Corinne: While the number of women in STEM fields is growing, geotechnical engineering and construction are still heavily dominated by men. Misogynistic behavior on construction sites still exists, and it may or may not be blatant. The social challenges that have hindered women in most industries for decades also haven’t changed; in particular, inflexible schedules can make the balance between work and family life difficult, especially for entry-level positions where schedules are often dictated by client’s construction needs.
Nisha: What non-technical skills have you developed during your career that have been essential to your success?
Corinne: Having strong communications skills is critical in this industry, particularly with colleagues, contractors, and clients.
Laura: Some of the non-technical skills that I have learned through working as an engineer at Sanborn Head can be directly linked to my answer about the challenges women face starting out a career in construction.
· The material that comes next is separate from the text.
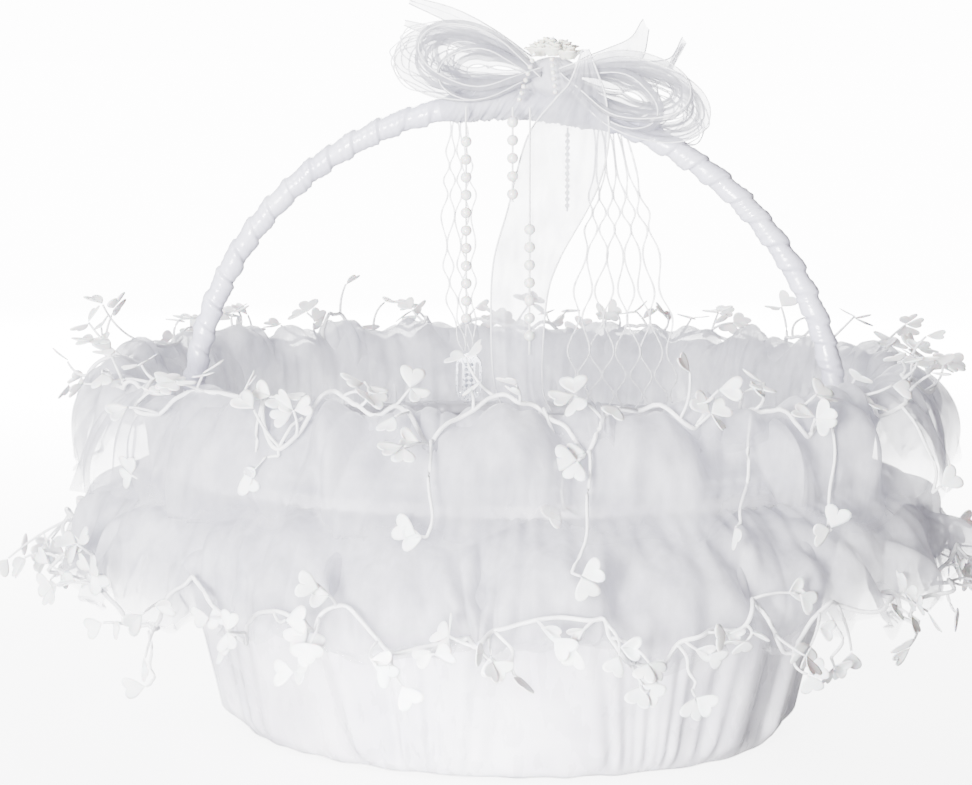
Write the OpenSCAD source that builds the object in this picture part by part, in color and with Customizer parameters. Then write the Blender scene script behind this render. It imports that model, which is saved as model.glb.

I have learned to be confident in myself and in my knowledge by learning as much as I can about a project and the related work so that when I explain something or a question is asked of me, I can give a quality response.
Nisha: Do you have any advice for women thinking about starting a career in the construction industry?
Laura: My advice to women thinking about starting a career in the construction industry would be to gain experience. Take an internship that involves field work, it’s really the best way to really know if boots on the ground work is right for you. Get to know yourself, do you like the outdoors and interacting with a diverse group of people? You may have to work just a little harder to be heard or respected but it can be the most rewarding part as well.
Corinne: Don’t be afraid to stand up for yourself. Be willing to learn and learn to communicate well in multiple formats – in person, virtually, in writing, and over the phone. Be professional, but don’t put up with misogyny.